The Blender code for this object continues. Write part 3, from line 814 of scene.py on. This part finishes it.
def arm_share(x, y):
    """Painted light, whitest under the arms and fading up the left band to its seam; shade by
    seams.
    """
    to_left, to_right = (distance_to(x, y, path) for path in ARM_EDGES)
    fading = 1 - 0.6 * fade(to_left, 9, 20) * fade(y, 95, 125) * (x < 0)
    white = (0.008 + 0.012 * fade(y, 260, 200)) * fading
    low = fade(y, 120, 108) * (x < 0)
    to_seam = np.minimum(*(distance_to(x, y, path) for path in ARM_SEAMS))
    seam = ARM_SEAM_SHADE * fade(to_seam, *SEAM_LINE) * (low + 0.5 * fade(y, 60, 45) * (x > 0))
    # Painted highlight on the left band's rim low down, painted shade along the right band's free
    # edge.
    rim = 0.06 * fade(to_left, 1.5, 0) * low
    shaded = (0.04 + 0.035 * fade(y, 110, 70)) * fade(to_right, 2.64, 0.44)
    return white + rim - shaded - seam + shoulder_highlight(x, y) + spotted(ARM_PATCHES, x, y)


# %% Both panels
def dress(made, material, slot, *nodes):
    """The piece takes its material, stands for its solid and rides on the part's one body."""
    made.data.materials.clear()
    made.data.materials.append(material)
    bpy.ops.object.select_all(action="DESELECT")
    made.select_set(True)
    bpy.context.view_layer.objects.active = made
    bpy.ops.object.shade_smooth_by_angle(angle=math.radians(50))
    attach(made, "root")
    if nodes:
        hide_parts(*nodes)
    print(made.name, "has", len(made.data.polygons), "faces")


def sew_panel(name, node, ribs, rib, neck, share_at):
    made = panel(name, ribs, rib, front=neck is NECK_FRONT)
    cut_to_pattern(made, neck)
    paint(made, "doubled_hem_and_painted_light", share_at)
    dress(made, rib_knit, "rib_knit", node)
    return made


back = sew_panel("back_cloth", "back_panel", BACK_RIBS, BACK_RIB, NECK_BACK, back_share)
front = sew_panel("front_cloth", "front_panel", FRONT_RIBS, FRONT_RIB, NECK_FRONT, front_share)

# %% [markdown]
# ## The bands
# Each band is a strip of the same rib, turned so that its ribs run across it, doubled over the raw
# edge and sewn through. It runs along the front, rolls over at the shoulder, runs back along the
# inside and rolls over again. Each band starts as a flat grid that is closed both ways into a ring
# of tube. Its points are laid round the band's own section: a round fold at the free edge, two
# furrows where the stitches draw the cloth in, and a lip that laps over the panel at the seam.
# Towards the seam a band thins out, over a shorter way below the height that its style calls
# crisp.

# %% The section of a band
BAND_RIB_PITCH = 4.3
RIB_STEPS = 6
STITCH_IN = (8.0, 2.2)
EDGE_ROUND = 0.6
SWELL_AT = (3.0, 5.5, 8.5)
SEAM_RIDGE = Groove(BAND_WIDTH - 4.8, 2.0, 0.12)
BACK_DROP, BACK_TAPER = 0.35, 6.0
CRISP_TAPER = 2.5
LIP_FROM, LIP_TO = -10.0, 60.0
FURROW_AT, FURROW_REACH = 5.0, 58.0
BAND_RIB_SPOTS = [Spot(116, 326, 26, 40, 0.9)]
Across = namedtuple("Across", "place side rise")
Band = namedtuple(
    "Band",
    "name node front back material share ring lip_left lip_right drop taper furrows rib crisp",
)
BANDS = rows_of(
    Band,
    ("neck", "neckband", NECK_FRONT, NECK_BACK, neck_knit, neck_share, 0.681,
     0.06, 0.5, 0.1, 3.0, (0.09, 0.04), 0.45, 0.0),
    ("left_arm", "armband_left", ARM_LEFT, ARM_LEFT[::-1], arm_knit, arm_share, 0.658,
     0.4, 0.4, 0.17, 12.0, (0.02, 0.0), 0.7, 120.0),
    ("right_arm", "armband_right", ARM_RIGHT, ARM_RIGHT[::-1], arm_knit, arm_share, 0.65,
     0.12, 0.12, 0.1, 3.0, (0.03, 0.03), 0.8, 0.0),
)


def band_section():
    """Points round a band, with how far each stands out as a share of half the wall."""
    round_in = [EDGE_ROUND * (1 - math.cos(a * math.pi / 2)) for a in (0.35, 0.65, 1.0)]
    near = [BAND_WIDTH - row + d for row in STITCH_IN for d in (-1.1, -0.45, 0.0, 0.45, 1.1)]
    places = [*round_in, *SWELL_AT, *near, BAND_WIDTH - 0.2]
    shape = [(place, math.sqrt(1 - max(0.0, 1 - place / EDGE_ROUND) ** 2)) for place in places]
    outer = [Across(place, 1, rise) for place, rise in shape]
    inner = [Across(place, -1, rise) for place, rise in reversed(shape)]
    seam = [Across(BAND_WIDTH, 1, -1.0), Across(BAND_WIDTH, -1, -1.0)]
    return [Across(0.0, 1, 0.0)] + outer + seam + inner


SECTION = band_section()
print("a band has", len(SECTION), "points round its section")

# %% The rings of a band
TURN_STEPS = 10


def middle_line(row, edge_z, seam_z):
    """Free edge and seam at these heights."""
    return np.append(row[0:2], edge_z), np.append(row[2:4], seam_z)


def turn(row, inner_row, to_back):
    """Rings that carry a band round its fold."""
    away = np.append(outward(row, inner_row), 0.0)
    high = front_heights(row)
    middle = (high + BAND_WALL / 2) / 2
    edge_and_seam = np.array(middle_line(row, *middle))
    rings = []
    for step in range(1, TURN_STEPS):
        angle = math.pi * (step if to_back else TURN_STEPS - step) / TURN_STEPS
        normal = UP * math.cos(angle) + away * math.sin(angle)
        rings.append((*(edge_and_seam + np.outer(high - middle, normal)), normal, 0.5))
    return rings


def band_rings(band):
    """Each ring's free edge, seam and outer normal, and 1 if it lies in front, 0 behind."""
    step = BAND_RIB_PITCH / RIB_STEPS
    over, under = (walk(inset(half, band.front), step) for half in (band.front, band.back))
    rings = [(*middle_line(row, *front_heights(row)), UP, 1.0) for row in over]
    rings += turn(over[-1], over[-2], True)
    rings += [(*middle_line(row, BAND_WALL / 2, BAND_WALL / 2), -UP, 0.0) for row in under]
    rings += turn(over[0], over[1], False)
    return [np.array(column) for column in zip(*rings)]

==

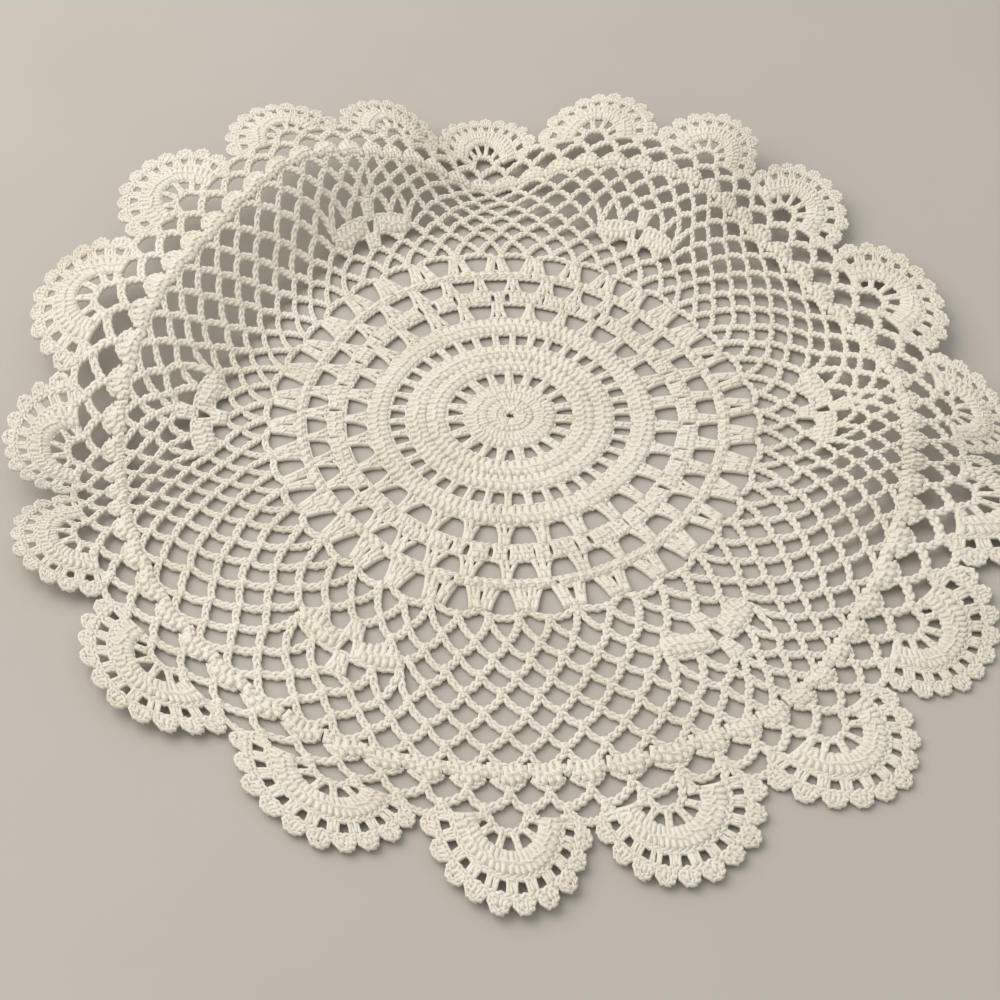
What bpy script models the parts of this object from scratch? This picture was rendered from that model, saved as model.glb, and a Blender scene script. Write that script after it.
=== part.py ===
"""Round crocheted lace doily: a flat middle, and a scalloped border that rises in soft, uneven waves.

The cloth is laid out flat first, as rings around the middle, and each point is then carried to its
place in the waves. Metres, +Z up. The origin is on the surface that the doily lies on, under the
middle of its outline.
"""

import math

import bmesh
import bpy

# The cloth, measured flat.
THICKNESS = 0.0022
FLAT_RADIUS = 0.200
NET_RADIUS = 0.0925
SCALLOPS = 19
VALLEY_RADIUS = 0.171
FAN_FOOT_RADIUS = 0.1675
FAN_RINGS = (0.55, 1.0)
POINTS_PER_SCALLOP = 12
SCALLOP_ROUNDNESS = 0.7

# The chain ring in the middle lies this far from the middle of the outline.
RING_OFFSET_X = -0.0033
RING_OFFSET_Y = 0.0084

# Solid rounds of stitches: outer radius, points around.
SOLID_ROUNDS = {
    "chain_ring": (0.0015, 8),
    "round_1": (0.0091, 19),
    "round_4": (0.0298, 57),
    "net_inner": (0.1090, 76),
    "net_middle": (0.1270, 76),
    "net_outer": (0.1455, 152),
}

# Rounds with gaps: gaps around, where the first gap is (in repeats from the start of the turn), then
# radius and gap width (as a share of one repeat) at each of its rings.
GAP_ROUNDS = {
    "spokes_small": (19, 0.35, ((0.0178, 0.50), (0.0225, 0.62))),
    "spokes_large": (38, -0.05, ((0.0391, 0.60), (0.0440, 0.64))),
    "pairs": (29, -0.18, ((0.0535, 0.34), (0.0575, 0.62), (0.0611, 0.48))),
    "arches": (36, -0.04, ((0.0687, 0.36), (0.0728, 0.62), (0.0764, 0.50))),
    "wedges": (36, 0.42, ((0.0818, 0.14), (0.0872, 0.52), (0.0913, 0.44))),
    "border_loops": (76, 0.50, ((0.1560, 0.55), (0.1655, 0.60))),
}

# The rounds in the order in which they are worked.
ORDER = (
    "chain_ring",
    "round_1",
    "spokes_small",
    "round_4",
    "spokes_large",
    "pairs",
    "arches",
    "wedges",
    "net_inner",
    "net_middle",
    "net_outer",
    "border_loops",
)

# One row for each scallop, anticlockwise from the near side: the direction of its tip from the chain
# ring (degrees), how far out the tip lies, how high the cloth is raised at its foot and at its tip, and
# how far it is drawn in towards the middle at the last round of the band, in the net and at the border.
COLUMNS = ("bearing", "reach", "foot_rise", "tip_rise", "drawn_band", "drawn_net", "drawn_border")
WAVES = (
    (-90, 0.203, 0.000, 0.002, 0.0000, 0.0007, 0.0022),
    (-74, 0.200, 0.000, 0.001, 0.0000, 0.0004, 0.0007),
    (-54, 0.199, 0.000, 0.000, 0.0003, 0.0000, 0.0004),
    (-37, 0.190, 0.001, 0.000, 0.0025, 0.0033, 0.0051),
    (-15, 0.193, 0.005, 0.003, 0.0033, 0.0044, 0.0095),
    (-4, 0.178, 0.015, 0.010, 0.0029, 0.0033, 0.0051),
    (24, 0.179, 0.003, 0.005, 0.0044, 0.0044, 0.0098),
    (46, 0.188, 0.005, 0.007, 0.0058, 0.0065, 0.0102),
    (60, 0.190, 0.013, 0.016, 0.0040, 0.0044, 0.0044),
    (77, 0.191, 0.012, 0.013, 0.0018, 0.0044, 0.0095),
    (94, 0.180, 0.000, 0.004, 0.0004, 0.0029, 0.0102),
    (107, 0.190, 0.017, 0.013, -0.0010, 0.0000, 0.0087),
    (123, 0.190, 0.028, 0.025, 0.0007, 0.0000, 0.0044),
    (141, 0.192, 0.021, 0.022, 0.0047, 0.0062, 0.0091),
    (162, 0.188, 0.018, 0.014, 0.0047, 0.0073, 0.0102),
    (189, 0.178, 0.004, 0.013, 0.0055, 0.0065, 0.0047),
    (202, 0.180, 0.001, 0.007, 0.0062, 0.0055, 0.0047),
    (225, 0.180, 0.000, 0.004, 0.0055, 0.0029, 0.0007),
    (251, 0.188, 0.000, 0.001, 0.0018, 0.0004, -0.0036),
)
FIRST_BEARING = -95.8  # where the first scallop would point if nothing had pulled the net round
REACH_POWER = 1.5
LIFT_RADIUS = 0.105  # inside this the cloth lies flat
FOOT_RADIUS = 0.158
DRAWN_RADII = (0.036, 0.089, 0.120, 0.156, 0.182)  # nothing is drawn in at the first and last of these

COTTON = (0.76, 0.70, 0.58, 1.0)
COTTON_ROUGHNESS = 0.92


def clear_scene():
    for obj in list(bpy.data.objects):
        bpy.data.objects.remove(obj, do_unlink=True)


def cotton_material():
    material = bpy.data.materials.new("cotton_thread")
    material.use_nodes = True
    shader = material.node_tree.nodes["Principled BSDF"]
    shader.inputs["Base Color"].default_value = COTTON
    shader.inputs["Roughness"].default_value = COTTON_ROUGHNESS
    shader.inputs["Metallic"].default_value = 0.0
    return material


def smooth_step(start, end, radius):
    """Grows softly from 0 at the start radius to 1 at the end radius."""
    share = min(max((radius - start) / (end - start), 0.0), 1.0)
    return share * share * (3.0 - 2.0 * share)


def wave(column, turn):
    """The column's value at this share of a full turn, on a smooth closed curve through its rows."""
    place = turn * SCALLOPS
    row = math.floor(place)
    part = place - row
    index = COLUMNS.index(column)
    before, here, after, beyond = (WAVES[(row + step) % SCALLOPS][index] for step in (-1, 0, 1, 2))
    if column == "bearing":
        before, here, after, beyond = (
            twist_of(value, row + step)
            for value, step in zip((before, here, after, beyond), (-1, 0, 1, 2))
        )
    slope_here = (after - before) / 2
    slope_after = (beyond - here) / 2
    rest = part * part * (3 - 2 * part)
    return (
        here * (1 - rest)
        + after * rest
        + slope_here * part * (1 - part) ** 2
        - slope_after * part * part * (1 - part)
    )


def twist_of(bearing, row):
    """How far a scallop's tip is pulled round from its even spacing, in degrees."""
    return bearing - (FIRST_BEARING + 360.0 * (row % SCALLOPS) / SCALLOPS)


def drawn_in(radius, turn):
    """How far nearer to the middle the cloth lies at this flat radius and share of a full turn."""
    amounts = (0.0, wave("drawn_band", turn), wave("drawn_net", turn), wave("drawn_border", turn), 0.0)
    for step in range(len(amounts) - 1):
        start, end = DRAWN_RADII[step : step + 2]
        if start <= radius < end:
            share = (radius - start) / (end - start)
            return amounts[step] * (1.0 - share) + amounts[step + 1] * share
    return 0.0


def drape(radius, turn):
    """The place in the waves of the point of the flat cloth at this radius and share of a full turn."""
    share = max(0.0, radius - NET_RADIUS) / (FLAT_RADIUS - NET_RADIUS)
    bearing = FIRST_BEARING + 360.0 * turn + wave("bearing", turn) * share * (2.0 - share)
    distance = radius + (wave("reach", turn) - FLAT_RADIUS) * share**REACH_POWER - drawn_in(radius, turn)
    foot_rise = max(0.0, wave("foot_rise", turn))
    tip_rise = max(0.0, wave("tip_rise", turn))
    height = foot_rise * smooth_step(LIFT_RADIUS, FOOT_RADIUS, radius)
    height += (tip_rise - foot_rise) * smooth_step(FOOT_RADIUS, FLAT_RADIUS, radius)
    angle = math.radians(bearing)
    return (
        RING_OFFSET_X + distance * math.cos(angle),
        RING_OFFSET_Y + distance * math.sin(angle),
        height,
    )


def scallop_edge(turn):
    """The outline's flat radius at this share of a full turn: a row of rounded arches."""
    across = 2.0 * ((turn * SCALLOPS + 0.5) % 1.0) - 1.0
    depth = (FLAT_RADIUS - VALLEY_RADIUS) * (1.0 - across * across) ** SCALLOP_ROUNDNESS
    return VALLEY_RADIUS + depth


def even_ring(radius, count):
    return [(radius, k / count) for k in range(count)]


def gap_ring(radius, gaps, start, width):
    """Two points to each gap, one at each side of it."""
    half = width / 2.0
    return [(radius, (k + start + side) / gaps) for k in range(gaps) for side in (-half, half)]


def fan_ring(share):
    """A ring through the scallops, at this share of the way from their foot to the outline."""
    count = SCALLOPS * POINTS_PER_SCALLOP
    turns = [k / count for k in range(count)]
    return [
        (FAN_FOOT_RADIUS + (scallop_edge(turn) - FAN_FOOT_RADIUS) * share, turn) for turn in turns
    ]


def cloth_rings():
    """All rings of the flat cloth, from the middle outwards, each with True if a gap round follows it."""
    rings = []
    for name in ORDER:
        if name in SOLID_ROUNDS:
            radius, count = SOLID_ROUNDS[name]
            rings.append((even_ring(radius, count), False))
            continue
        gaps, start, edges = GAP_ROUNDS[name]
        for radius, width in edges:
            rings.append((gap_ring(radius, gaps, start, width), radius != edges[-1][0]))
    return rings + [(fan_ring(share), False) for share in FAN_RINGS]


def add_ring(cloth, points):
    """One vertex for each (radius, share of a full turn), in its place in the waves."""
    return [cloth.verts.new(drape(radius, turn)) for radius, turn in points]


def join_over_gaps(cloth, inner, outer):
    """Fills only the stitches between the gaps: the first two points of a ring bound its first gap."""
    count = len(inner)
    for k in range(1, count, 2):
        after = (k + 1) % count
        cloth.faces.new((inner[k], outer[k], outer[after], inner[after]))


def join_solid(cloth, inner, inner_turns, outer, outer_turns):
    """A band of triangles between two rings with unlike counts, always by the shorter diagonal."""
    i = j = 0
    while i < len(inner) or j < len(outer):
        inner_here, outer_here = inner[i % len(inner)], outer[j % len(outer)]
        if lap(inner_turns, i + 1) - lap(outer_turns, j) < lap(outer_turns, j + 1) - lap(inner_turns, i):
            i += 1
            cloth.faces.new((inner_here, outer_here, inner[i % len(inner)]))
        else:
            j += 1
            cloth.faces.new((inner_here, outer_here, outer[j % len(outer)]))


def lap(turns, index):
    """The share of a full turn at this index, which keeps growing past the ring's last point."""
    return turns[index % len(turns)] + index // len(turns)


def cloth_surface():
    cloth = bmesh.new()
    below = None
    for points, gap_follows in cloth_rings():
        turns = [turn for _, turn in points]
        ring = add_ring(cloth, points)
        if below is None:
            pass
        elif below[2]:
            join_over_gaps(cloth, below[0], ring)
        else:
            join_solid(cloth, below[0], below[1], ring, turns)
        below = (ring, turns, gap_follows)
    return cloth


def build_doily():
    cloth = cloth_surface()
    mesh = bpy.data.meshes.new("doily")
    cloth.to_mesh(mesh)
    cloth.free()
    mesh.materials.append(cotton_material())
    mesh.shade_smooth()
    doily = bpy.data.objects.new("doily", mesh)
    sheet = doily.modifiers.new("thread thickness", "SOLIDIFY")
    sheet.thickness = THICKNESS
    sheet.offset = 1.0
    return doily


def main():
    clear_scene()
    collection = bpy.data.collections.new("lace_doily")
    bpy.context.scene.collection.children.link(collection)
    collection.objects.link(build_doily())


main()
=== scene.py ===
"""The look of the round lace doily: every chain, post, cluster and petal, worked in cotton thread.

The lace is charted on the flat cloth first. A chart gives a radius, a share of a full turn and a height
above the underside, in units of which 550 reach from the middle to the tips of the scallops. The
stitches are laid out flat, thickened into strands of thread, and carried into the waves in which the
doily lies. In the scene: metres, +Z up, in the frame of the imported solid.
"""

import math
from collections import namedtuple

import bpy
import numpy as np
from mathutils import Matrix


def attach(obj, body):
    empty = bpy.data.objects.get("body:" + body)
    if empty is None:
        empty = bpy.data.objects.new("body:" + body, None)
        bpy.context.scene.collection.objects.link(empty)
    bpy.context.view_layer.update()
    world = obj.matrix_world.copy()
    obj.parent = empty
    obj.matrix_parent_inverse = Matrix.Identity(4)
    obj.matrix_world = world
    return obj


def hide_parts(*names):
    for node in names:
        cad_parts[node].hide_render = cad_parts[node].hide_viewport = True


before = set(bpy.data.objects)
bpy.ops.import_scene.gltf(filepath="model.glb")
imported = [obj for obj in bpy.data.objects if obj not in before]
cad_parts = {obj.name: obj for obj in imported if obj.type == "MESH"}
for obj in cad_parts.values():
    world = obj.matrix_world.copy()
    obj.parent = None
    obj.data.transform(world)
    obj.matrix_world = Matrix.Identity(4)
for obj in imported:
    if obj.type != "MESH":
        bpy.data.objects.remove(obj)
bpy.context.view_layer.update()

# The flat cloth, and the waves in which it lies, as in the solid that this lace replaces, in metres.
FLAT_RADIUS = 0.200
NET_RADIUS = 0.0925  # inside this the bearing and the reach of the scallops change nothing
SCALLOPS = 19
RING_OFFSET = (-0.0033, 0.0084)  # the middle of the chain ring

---

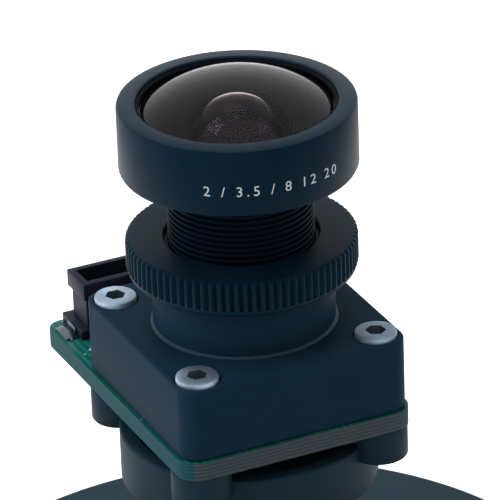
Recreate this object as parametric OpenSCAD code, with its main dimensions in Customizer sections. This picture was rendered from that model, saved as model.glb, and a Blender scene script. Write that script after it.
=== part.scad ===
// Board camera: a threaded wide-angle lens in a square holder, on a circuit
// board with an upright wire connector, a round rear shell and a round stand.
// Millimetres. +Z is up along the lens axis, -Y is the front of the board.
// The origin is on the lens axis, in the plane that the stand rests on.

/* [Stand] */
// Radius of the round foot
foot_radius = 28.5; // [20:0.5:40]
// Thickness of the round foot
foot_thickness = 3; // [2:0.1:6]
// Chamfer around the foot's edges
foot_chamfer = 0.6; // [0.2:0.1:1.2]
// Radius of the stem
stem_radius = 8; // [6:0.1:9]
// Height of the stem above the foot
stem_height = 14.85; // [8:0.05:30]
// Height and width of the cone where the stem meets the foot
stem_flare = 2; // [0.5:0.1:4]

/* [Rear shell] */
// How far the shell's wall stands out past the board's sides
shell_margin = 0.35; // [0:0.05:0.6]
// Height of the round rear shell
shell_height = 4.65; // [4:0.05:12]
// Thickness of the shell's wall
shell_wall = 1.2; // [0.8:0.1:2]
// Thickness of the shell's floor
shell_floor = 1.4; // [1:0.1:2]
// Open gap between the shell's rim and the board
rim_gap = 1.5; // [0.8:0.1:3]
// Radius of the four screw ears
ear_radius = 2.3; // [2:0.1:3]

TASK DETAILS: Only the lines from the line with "for points, gap_follows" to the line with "import numpy as np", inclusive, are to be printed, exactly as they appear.

SOLUTION FOR THIS TASK:
    for points, gap_follows in cloth_rings():
        turns = [turn for _, turn in points]
        ring = add_ring(cloth, points)
        if below is None:
            pass
        elif below[2]:
            join_over_gaps(cloth, below[0], ring)
        else:
            join_solid(cloth, below[0], below[1], ring, turns)
        below = (ring, turns, gap_follows)
    return cloth


def build_doily():
    cloth = cloth_surface()
    mesh = bpy.data.meshes.new("doily")
    cloth.to_mesh(mesh)
    cloth.free()
    mesh.materials.append(cotton_material())
    mesh.shade_smooth()
    doily = bpy.data.objects.new("doily", mesh)
    sheet = doily.modifiers.new("thread thickness", "SOLIDIFY")
    sheet.thickness = THICKNESS
    sheet.offset = 1.0
    return doily


def main():
    clear_scene()
    collection = bpy.data.collections.new("lace_doily")
    bpy.context.scene.collection.children.link(collection)
    collection.objects.link(build_doily())


main()
=== scene.py ===
"""The look of the round lace doily: every chain, post, cluster and petal, worked in cotton thread.

The lace is charted on the flat cloth first. A chart gives a radius, a share of a full turn and a height
above the underside, in units of which 550 reach from the middle to the tips of the scallops. The
stitches are laid out flat, thickened into strands of thread, and carried into the waves in which the
doily lies. In the scene: metres, +Z up, in the frame of the imported solid.
"""

import math
from collections import namedtuple

import bpy
import numpy as np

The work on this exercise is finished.